◆ STATED EXERCISE
Copy the data word for word, keeping every line.
▽
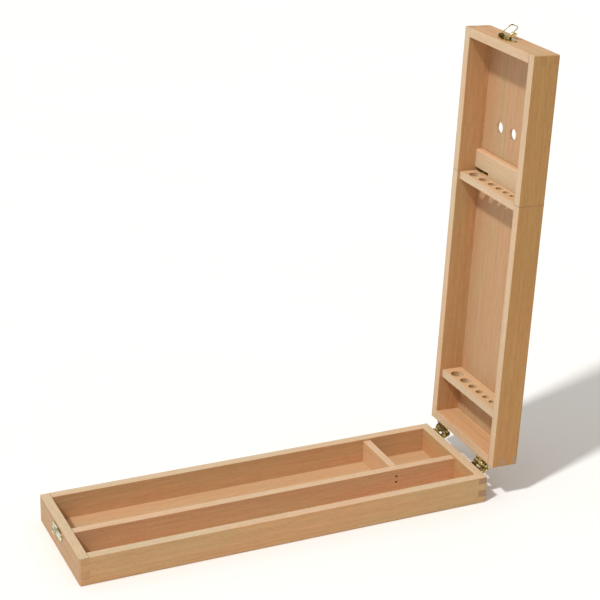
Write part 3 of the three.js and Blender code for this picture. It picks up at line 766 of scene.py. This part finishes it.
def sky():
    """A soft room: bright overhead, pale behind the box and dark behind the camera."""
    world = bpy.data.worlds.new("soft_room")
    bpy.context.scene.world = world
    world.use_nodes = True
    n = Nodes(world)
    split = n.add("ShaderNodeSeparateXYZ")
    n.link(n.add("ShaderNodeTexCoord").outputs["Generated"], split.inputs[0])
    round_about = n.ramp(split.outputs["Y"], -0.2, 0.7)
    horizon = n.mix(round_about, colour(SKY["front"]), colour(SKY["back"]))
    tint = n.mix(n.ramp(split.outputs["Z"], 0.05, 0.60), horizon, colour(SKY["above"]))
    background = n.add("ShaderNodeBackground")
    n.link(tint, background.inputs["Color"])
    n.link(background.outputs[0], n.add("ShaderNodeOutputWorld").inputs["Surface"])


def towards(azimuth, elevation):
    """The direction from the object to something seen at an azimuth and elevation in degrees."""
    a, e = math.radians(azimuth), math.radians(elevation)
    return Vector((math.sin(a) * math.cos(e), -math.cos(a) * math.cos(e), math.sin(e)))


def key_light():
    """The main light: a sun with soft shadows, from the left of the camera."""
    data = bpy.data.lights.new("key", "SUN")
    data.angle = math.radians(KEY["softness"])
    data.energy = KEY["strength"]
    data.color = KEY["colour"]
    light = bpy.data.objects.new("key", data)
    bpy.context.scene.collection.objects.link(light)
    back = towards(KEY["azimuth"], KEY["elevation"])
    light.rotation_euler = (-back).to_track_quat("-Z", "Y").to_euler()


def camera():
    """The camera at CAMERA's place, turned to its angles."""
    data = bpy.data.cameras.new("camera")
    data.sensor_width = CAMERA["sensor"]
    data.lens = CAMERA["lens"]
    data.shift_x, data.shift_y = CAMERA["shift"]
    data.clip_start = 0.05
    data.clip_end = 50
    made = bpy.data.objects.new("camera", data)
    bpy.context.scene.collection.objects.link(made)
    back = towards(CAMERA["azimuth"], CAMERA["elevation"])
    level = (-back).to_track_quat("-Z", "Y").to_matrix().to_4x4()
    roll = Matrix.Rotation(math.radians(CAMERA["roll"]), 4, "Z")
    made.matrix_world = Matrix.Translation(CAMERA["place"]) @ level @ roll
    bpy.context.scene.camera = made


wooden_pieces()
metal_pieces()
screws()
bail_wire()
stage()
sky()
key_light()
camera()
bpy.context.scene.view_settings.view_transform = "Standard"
△
◆ OUTPUT OF THE TASK
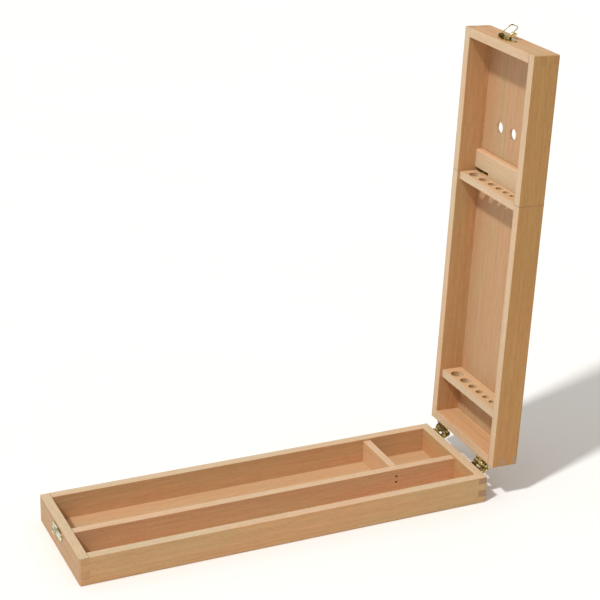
Write part 3 of the three.js and Blender code for this picture. It picks up at line 766 of scene.py. This part finishes it.
def sky():
    """A soft room: bright overhead, pale behind the box and dark behind the camera."""
    world = bpy.data.worlds.new("soft_room")
    bpy.context.scene.world = world
    world.use_nodes = True
    n = Nodes(world)
    split = n.add("ShaderNodeSeparateXYZ")
    n.link(n.add("ShaderNodeTexCoord").outputs["Generated"], split.inputs[0])
    round_about = n.ramp(split.outputs["Y"], -0.2, 0.7)
    horizon = n.mix(round_about, colour(SKY["front"]), colour(SKY["back"]))
    tint = n.mix(n.ramp(split.outputs["Z"], 0.05, 0.60), horizon, colour(SKY["above"]))
    background = n.add("ShaderNodeBackground")
    n.link(tint, background.inputs["Color"])
    n.link(background.outputs[0], n.add("ShaderNodeOutputWorld").inputs["Surface"])


def towards(azimuth, elevation):
    """The direction from the object to something seen at an azimuth and elevation in degrees."""
    a, e = math.radians(azimuth), math.radians(elevation)
    return Vector((math.sin(a) * math.cos(e), -math.cos(a) * math.cos(e), math.sin(e)))


def key_light():
    """The main light: a sun with soft shadows, from the left of the camera."""
    data = bpy.data.lights.new("key", "SUN")
    data.angle = math.radians(KEY["softness"])
    data.energy = KEY["strength"]
    data.color = KEY["colour"]
    light = bpy.data.objects.new("key", data)
    bpy.context.scene.collection.objects.link(light)
    back = towards(KEY["azimuth"], KEY["elevation"])
    light.rotation_euler = (-back).to_track_quat("-Z", "Y").to_euler()


def camera():
    """The camera at CAMERA's place, turned to its angles."""
    data = bpy.data.cameras.new("camera")
    data.sensor_width = CAMERA["sensor"]
    data.lens = CAMERA["lens"]
    data.shift_x, data.shift_y = CAMERA["shift"]
    data.clip_start = 0.05
    data.clip_end = 50
    made = bpy.data.objects.new("camera", data)
    bpy.context.scene.collection.objects.link(made)
    back = towards(CAMERA["azimuth"], CAMERA["elevation"])
    level = (-back).to_track_quat("-Z", "Y").to_matrix().to_4x4()
    roll = Matrix.Rotation(math.radians(CAMERA["roll"]), 4, "Z")
    made.matrix_world = Matrix.Translation(CAMERA["place"]) @ level @ roll
    bpy.context.scene.camera = made


wooden_pieces()
metal_pieces()
screws()
bail_wire()
stage()
sky()
key_light()
camera()
bpy.context.scene.view_settings.view_transform = "Standard"